Higher frequencies also require tighter manufacturing tolerances, more accurate thermal deformation models, and more precise feed positioning to maintain performance within link budget margins, making the optimization more sensitive to model accuracy and manufacturing process control than lower-frequency antenna designs.

Can BQP optimize element placement and excitation coefficients simultaneously in a single formulation?

BQP handles binary element placement decisions natively within QUBO encoding. Continuous excitation coefficient optimization amplitude and phase values at each populated element falls outside the native binary QUBO formulation without discretizing the excitation range into quantized levels that introduce pattern approximation error.

The practical approach is sequential: BQP optimizes the binary element placement for the target gain and sidelobe envelope, then multi-objective pattern synthesis optimizes the continuous excitation coefficients for the BQP-selected element positions to achieve the final shaped beam pattern within the feed network's hardware amplitude and phase resolution.

How does spacecraft bus electromagnetic interference affect antenna design optimization?

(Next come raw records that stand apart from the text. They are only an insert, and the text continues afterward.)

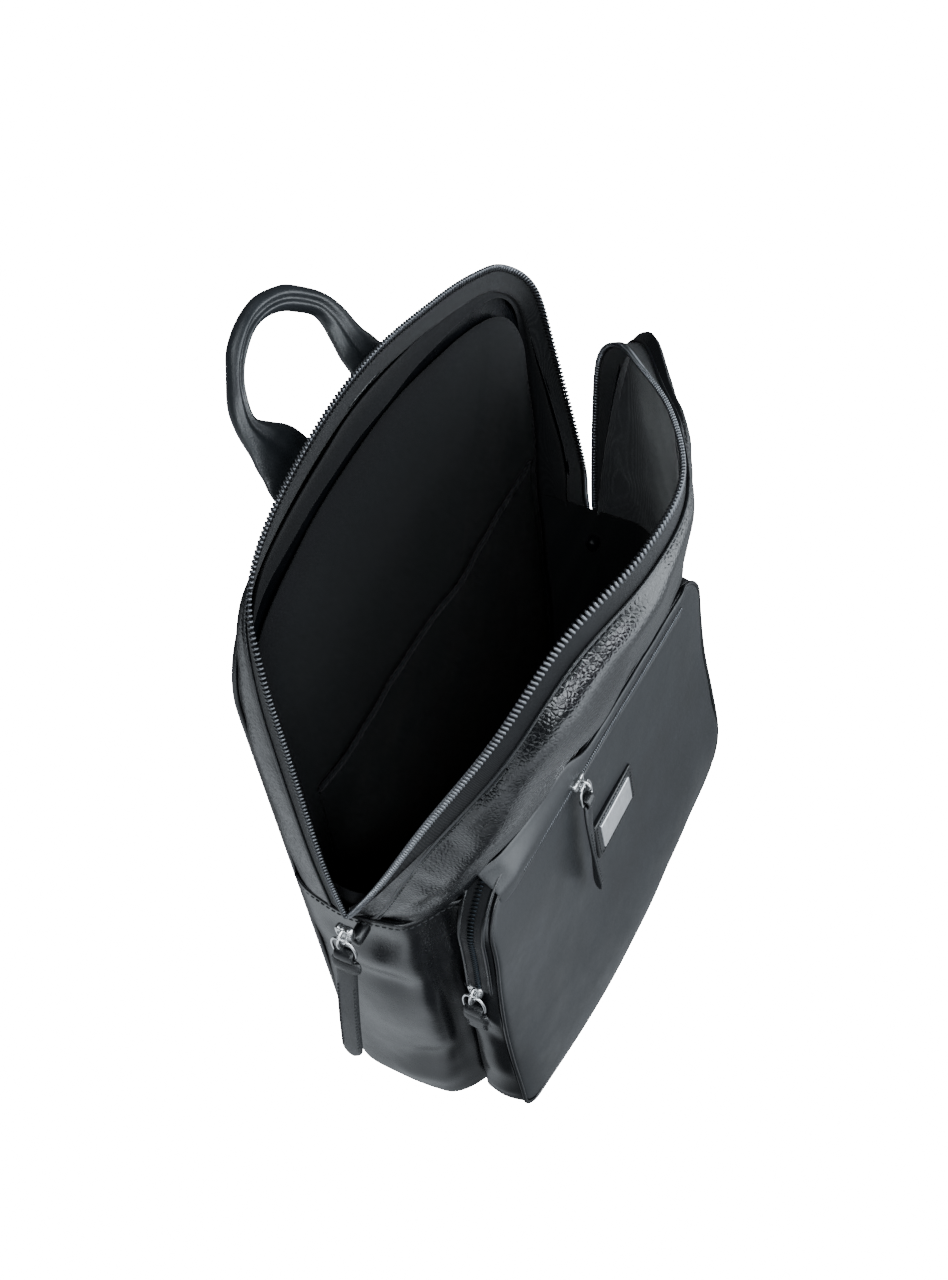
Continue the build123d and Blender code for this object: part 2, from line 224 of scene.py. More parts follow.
def prism(half_length, half_width, height, low=0.0):
    """A small bar along x with bevelled ends and a rounded back."""
    a, b = half_length, half_length * 0.72
    ring = [(half_width, low), (half_width, height * 0.55), (half_width * 0.5, height)]
    ring += [(-half_width * 0.5, height), (-half_width, height * 0.55), (-half_width, low)]
    verts = []
    for x, s in ((-a, 0.45), (-b, 1.0), (b, 1.0), (a, 0.45)):
        verts += [(x, w * s, low + (h - low) * s) for w, h in ring]
    faces = [tuple(reversed(range(6))), tuple(range(18, 24))]
    for i in range(3):
        for j in range(6):
            p, q = i * 6 + j, i * 6 + (j + 1) % 6
            faces.append((p, q, q + 6, p + 6))
    return verts, faces


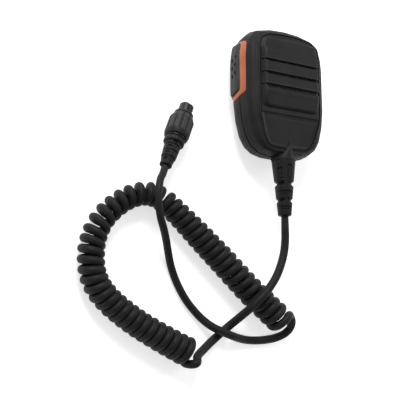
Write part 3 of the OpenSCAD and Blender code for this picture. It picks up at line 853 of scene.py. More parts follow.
@dataclass
class CaseShells:
    """Front and rear case mouldings, with the collar round the cord entry."""

    outline: tuple = ((0, -42), (12, -41.5), (20, -39.5), (25.5, -35.5), (29.5, -29), (32.4, -18), (33.8, -6),
                      (33.8, 26), (32.9, 34), (30.2, 40.4), (25.3, 45.4), (13, 48.2), (0, 49))
    half_size: tuple = (33.8, 45.5)
    middle: float = 3.5
    side: tuple = ((0.9, 0.7, 13.62), (0.5, 0.3, 13.95), (0.5, 0.3, 14.6), (2.0, 1.2, 20.4), (2.5, 1.55, 20.85),
                   (4.4, 2.9, 23.1), (5.2, 3.4, 23.5), (6.6, 4.4, 24.1), (8.0, 5.4, 24.9), (8.7, 6.0, 25.55))
    back: tuple = ((0.9, 0.7, 12.98), (0.42, 0.25, 12.66), (0.35, 0.2, 12.0), (0.0, 0.0, 8.0), (1.0, 0.8, 4.2),
                   (3.3, 3.0, 1.5), (7.0, 6.5, 0.0))
    window: tuple = ((-1.3, 3.1), (36.5, 3.1), (37.3, 6), (37.4, 14), (36.5, 17.4), (34.3, 19.3), (0.2, 19.3),
                     (-4.3, 7.4))
    screws: tuple = ((-22, 37), (22, 37), (-19, -27), (19, -27))
    count: int = 288
    edge: PanelEdge = field(default_factory=PanelEdge)

    @staticmethod
    def face(y: np.ndarray) -> np.ndarray:
        """Height of the front face: level, then sloping back 7 degrees below y = -13."""
        return 26.0 - math.tan(math.radians(7.0)) * np.maximum(0.0, -13.0 - y)

    def base(self) -> np.ndarray:
        """The case outline with softened corners, evenly spaced."""
        return evenly(softened(evenly(whole(self.outline), 1200, closed=True), 9), self.count, closed=True)

    def drawn(self, base: np.ndarray, draw_x: np.ndarray, draw_y: np.ndarray) -> np.ndarray:
        """The outline drawn in: x*(half width - draw)/half width, and y the same about the middle."""
        x = base[:, 0] * (self.half_size[0] - draw_x) / self.half_size[0]
        y = self.middle + (base[:, 1] - self.middle) * (self.half_size[1] - draw_y) / self.half_size[1]
        return np.stack(np.broadcast_arrays(x, y), axis=-1)

    def front_rows(self) -> np.ndarray:
        """Rows of the front case, out over the shoulder, in at the panel opening and back inside."""
        base = self.base()
        side = eased(self.side, 0.5, 3)
        cap = self.face(self.drawn(base, 7.0, 5.0)[:, 1])
        z = np.where(side[:, 2:] > 20.4, 20.4 + (side[:, 2:] - 20.4) * (cap - 0.45 - 20.4) / 5.15, side[:, 2:])
        draw_x = np.interp(z, side[:, 2], side[:, 0])
        draw_y = np.interp(z, side[:, 2], side[:, 1])
        outer = np.concatenate([self.drawn(base, draw_x, draw_y), z[..., None]], axis=-1)
        bearing = np.arctan2(outer[-1, :, 1] - self.middle, outer[-1, :, 0])
        lip = []
        for gap, drop in ((1.5, 0.3), (1.15, -0.1), (0.85, -0.22), (0.6, -0.12), (0.45, 0.35), (0.42, 2.6)):
            ring = self.edge.ring(bearing, self.middle, gap)
            lip.append(np.column_stack([ring, self.face(ring[:, 1]) - drop]))
        inner = []
        for draw_in, level in ((9.5, 21.2), (4.9, 18.0), (3.0, 14.2), (2.9, 13.62)):
            inner.append(np.column_stack([self.drawn(base, draw_in, draw_in * 0.9), np.full(self.count, level)]))
        return np.concatenate([outer, np.array(lip), np.array(inner)])

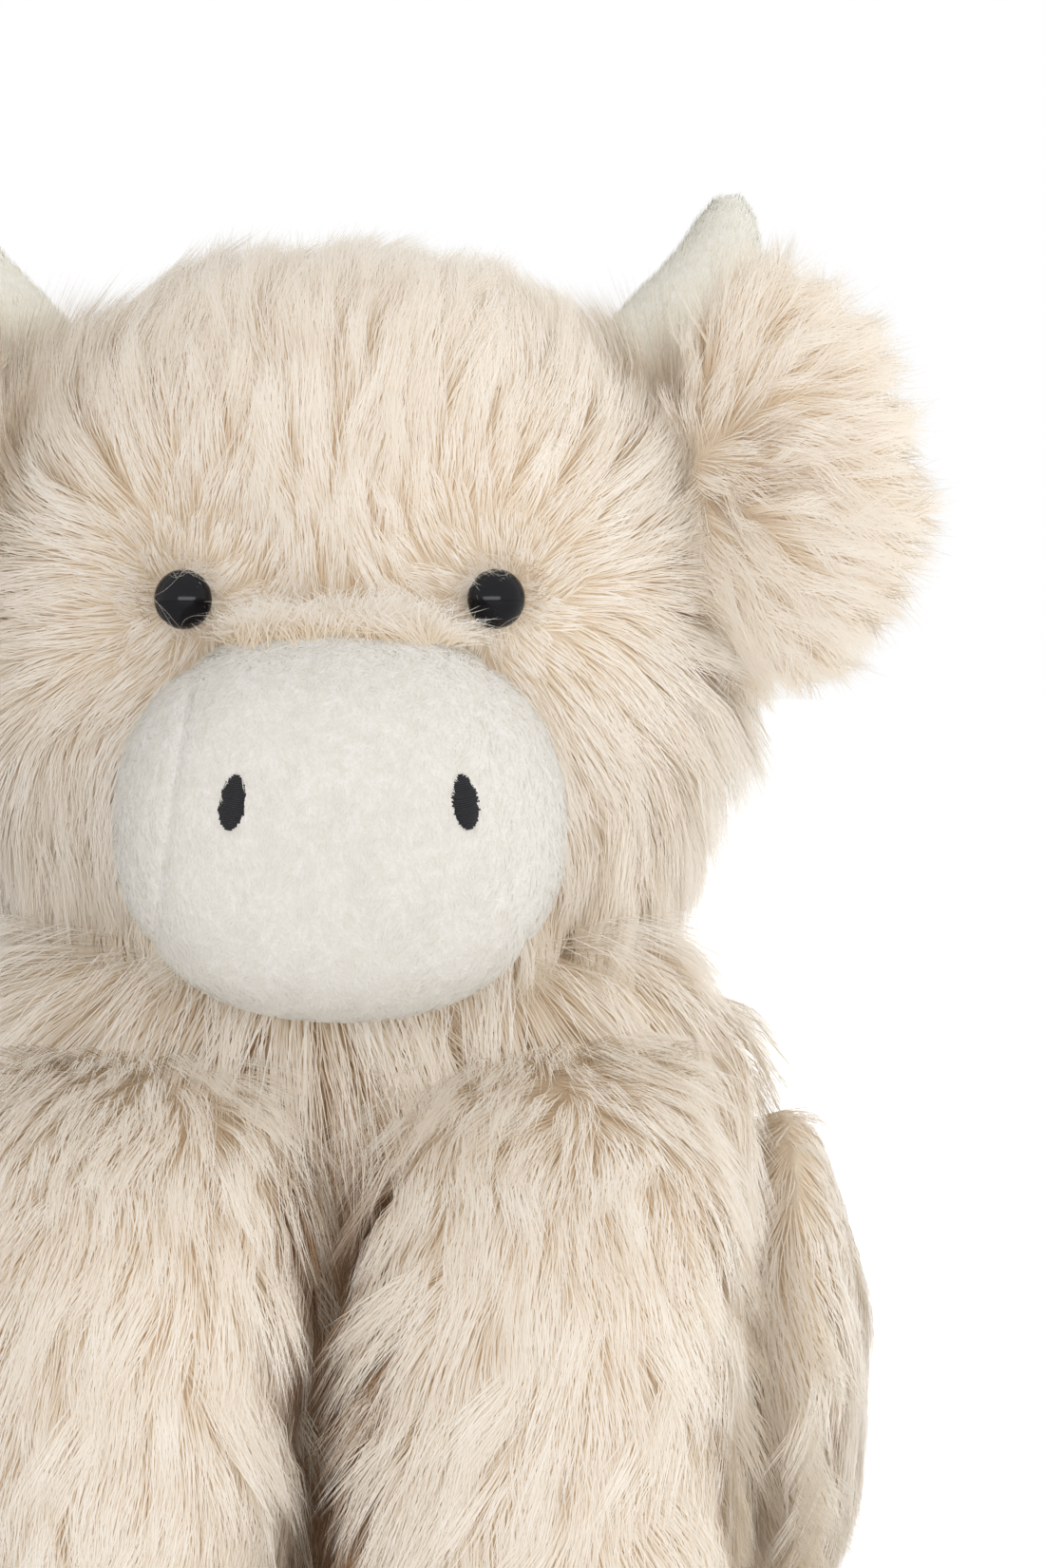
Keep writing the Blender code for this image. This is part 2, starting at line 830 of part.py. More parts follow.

The spacecraft bus, solar arrays, and structural members within the antenna near-field region scatter and diffract the antenna radiation pattern in ways that analytical array factor calculations do not capture. These interactions can raise sidelobe levels and reduce gain in directions that the optimization predicts as compliant.

Full-wave CEM simulation of the complete spacecraft including bus geometry is required to accurately predict these effects before hardware commitment. Antenna designs optimized in isolation from the spacecraft installation geometry routinely require pattern re-optimization after full spacecraft CEM analysis reveals bus-induced pattern distortions.